Robert Dolibois, executive vice president of the American Nursery & Landscape Association, placed the average decline in sales between 10 and 15 percent.
“There’s no question that the industry is plateauing,” he said.
Johnson Farms is another major nursery operation in southern Cumberland County, with about 1,000 acres of field plants and another 1,000 acres of sod growing in Deerfield Township.
Sales manager Keith MacIndoe said the company was also expanding its acreage until 2008, but has held its ground over the last three years.
While companies have slowed growth, their plants have not. If trees, shrubs and bushes sit in the ground too long, they become too big for the pots they’re growing in or too wide to fit on a flatbed truck for transport.
MacIndoe said he still has reasons for optimism. This time of year he is taking sales orders for spring deliveries, which he said are up from last year.
Dominick Mondi, executive director of the New Jersey Nursery and Landscape Association, said he has been hearing from his group’s 350 member businesses that their sales to garden centers are slightly increasing as it seems homeowners are looking to re-invest in their properties instead of selling their homes and moving away.
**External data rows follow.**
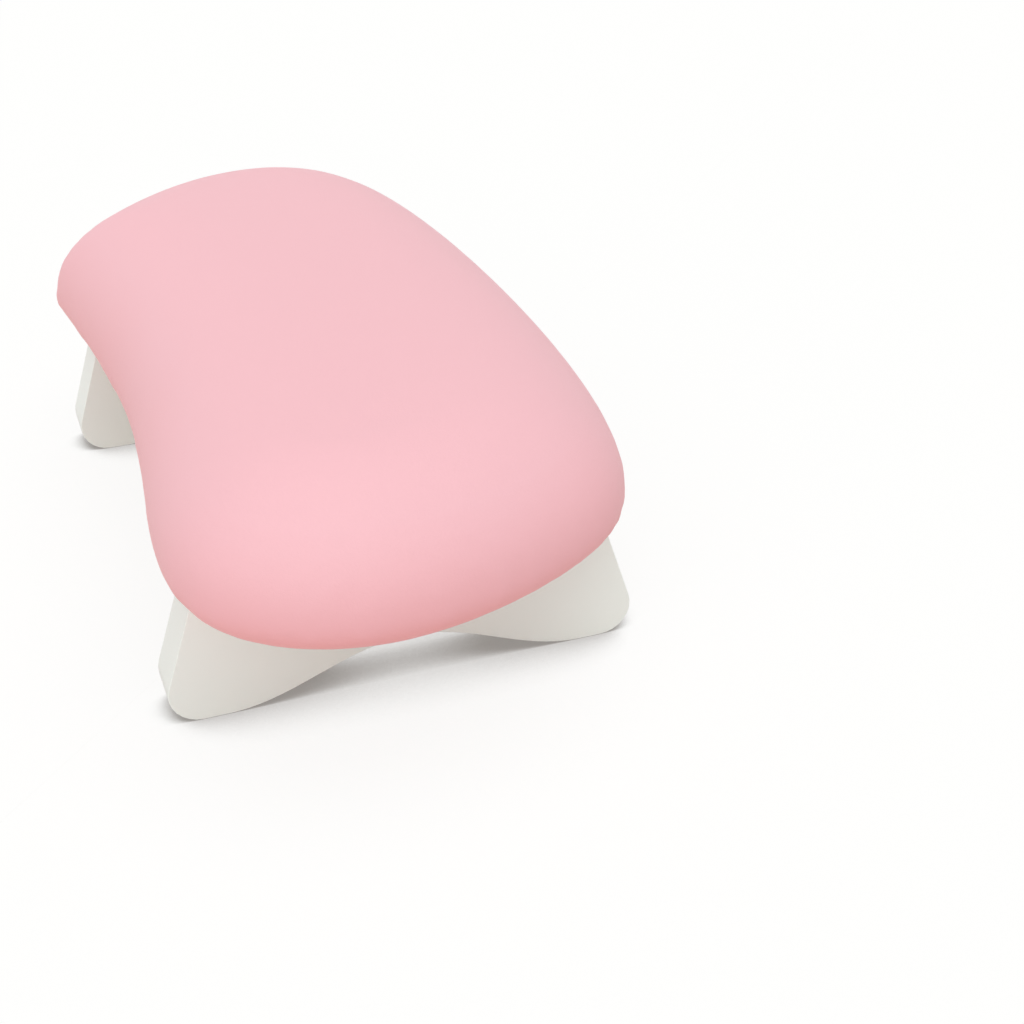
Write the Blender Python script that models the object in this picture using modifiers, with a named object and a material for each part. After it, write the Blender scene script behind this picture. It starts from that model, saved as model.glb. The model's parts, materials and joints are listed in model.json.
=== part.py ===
"""Manicure hand rest: a padded rest on two splayed leg panels.

The pad is upholstered: a soft cover is pulled over a foam core, folded under a flat board and
stapled there. Each leg panel is a flat piece set across the rest. Two screws, driven down through
the board before the foam goes on, hold it.

Lengths are in metres. X runs across the rest, Y along it and Z up. The near end is at -Y. The
origin is on the table, under the middle of the rest.
"""

import math

import bmesh
import bpy
import numpy as np
from mathutils import Matrix

# Pad outline, seen from above: how far each side reaches from the middle of the legs, and how far
# in from its end of the pad that reach is taken
PAD_LENGTH = 0.300
RIGHT_WAIST = 0.0738
RIGHT_WAIST_SHIFT = -0.0007
LEFT_WAIST = 0.0622
FAR_RIGHT_SIDE = 0.0673
FAR_RIGHT_SIDE_SETBACK = 0.0631
FAR_LEFT_SIDE = 0.0698
FAR_LEFT_SIDE_SETBACK = 0.0620
NEAR_RIGHT_SIDE = 0.0683
NEAR_RIGHT_SIDE_SETBACK = 0.0592
NEAR_LEFT_SIDE = 0.0681
NEAR_LEFT_SIDE_SETBACK = 0.0707

# Pad corners and ends, in the same way
FAR_RIGHT_CORNER = 0.0444
FAR_RIGHT_CORNER_SETBACK = 0.0095
FAR_LEFT_CORNER = 0.0638
FAR_LEFT_CORNER_SETBACK = 0.0392
NEAR_RIGHT_CORNER = 0.0406
NEAR_RIGHT_CORNER_SETBACK = 0.0186
NEAR_LEFT_CORNER = 0.0604
NEAR_LEFT_CORNER_SETBACK = 0.0207
FAR_END_SHIFT = -0.0157
NEAR_END_SHIFT = -0.0153
OUTLINE_STEPS = 72

# Over how many steps to each side a ring inside the outline is smoothed, fully so at the shoulder
EASE_SPREAD = 10

# Pad section, from the underside up
PAD_UNDERSIDE = 0.0423
LOWER_DEPTH = 0.0123
LOWER_INSET = 0.0144
SHOULDER_HEIGHT = 0.0254
SHOULDER_INSET = 0.0349
PAD_CROWN = 0.0105
SECTION_ROUNDNESS = 2.16
LOWER_STEPS = 5
SHOULDER_STEPS = 8
TOP_RINGS = 4

# Upholstery
COVER_THICKNESS = 0.0012
HEM_WIDTH = 0.012
FIT_GAP = 0.0003

# Board
BOARD_THICKNESS = 0.009
BOARD_MARGIN = 0.001
BOARD_EDGE = 0.001
BOARD_EDGE_SEGMENTS = 2

# Leg panels: the setback runs from the pad's end to the middle of the panel, and the foot width is
# measured on the table, before the corners are rounded
LEG_SETBACK = 0.0617
LEG_THICKNESS = 0.0162
LEG_FOOT_WIDTH = 0.1485
LEG_SPLAY = 0.326
LEG_CORNER_RADIUS = 0.0094
LEG_TOP_RADIUS = 0.0030
LEG_EDGE_RADIUS = 0.0018
LEG_EDGE_SEGMENTS = 3
LEG_ARCH_WIDTH = 0.109
LEG_ARCH_HEIGHT = 0.0140
LEG_ARCH_STEPS = 24
LEG_CORNER_STEPS = 8
TONGUE_GAP = 0.0006

# Leg screws
SCREW_SPACING = 0.050
SCREW_LENGTH = 0.030
SCREW_SHANK = 0.004
SCREW_HEAD = 0.008
SCREW_TIP = 0.003
SCREW_SIDES = 20

# Cover staples
STAPLE_PITCH = 0.024
STAPLE_CROWN = 0.010
STAPLE_DEPTH = 0.006
STAPLE_WIRE = 0.0008

PAD_END = PAD_LENGTH / 2
LEG_STATION = PAD_END - LEG_SETBACK
WIDEST_HEIGHT = PAD_UNDERSIDE + LOWER_DEPTH
BOARD_INSET = LOWER_INSET + BOARD_MARGIN
BOARD_BOTTOM = PAD_UNDERSIDE + COVER_THICKNESS + FIT_GAP
BOARD_TOP = BOARD_BOTTOM + BOARD_THICKNESS
HEM_INSET = BOARD_INSET + HEM_WIDTH
SHOULDER_TOP = PAD_UNDERSIDE - FIT_GAP
TONGUE_TOP = BOARD_BOTTOM - FIT_GAP
LEG_LEAN = math.atan(LEG_SPLAY)
FOOT_CORNER = LEG_FOOT_WIDTH / 2 - LEG_CORNER_RADIUS / math.tan((math.pi / 2 - LEG_LEAN) / 2)
EDGE_ANGLE = math.radians(60)
FLAT_ANGLE = math.radians(0.1)
MERGE_DISTANCE = 0.000001
WIDTH_CHECKS = 5


def material(name, colour, roughness, metallic=0.0):
    """A plain material in one colour."""
    made = bpy.data.materials.new(name)
    made.use_nodes = True
    shader = made.node_tree.nodes["Principled BSDF"]
    shader.inputs["Base Color"].default_value = (*colour, 1.0)
    shader.inputs["Roughness"].default_value = roughness
    shader.inputs["Metallic"].default_value = metallic
    made.diffuse_color = (*colour, 1.0)
    return made


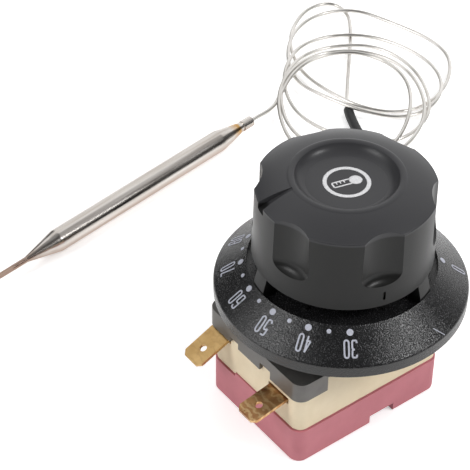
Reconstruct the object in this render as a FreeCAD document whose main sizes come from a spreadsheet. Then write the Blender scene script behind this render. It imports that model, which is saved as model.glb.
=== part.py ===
import FreeCAD, Part
import math
import os
import Sketcher

V = FreeCAD.Vector
doc = FreeCAD.newDocument("CapillaryControl")
sheet = doc.addObject("Spreadsheet::Sheet", "Sizes")


class Dim:
    """A size: its number, and the expression over the sheet that gives it."""

    def __init__(self, value, text):
        self.value = float(value)
        self.text = text

    def join(self, other, sign, value, swap=False):
        text = other.text if isinstance(other, Dim) else repr(other)
        first, second = (text, self.text) if swap else (self.text, text)
        return Dim(value, "(%s %s %s)" % (first, sign, second))

    def __add__(self, other):
        return self.join(other, "+", self.value + number(other))

    def __radd__(self, other):
        return self.join(other, "+", self.value + number(other), True)

    def __sub__(self, other):
        return self.join(other, "-", self.value - number(other))

    def __rsub__(self, other):
        return self.join(other, "-", number(other) - self.value, True)

    def __mul__(self, other):
        return self.join(other, "*", self.value * number(other))

    def __rmul__(self, other):
        return self.join(other, "*", self.value * number(other), True)

    def __truediv__(self, other):
        return self.join(other, "/", self.value / number(other))

    def __neg__(self):
        return Dim(-self.value, "(-1 * %s)" % self.text)


def number(item):
    return item.value if isinstance(item, Dim) else float(item)


row_count = 0


def size(alias, value, note):
    """Write one driving dimension in the sheet and hand back its Dim."""
    global row_count
    row_count += 1
    sheet.set("A%d" % row_count, note)
    sheet.set("B%d" % row_count, repr(float(value)))
    sheet.setAlias("B%d" % row_count, alias)
    return Dim(value, "Sizes." + alias)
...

“Housing is definitely not getting a lot better, but it seems that consumer spending is,” he said.
Dolibois said there also remains a longer-term demographic issue as they wait and see where the so-called millennial generation chooses to live.
“Will they be dense communities, or will they be suburban sprawl?” he said.
At Halka Nurseries, Jamie Halka said she is focusing right now on this year’s sales, as well as planting trees for the future.
“My dad always says he’s not planting new trees for him, but he’s planting them for us,” she said. “I think he wants to be retired by the time they grow.”